Associate degrees in fields like healthcare, technology, and skilled labor have higher earning potential than some four-year college degrees, according to data gathered by Columbia University and the Career Ladders Project in Oakland, California.

The increasing costs of a university education plus the growth of economic sectors that require more vocational training mean that a four-year investment is no longer an automatic ticket to wages that are higher across the board. According to the U.S. Bureau of Labor, annual salaries can start at $50,000 for students with community college credentials in healthcare, technology, and skilled labor.

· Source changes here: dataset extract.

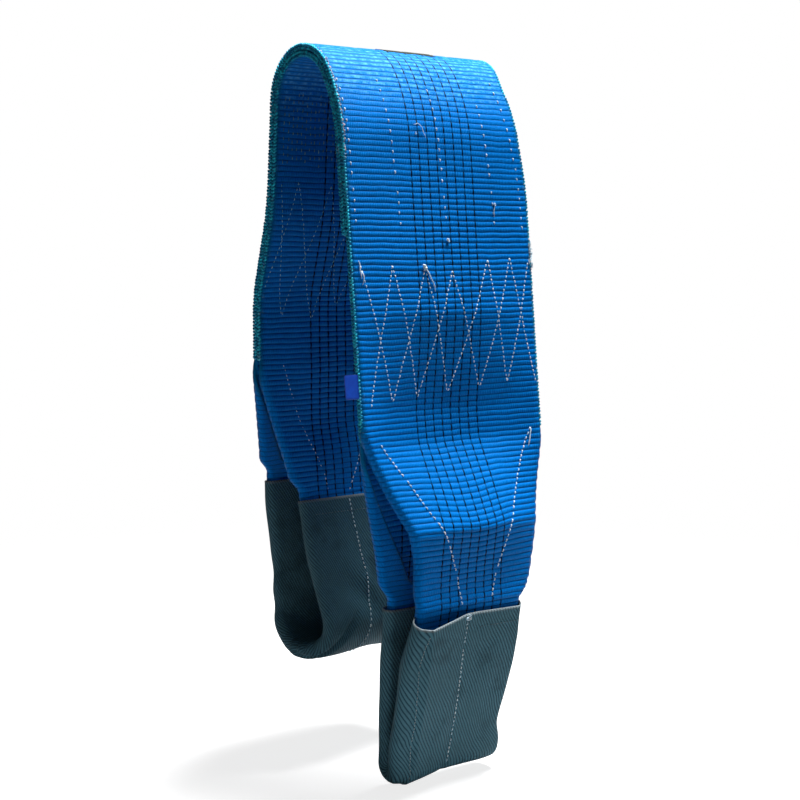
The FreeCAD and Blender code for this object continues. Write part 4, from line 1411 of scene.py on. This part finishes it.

Big Think expert Jeff Livingston, who is Senior Vice President of RISe, Readiness and Intervention Solutions, for the McGraw-Hill School Education Group, argues the our current conception of higher education does students a disservice. Many see their options as going to Harvard or working at McDonalds:

In the past, community college certificates were often intended to propel students into four-year degree programs. As a result, the value of an associates degree was not often measured independent of a BA or BS from a university. Mina Dadgar, who leads the Career Ladders Project, said of community colleges:

"This is an affordable investment. For many students, community colleges are a way to earn a family-supporting wage, but we don’t really think of them that way."

Part of the change has to do with foreign investment. Last summer, the German engineering firm Seimens announced they would give more than $1 billion in software grants to community colleges. The goal of the company is to help create a "highly skilled advanced manufacturing workforce."

Going forward, Dagar argues that policymakers need to create a more standardized certification system for associate degrees so employers recognize qualified candidates. She also sees the need for counselors who inform high schoolers about their educational opportunities to include community college as a valid—even preferable—opportunity.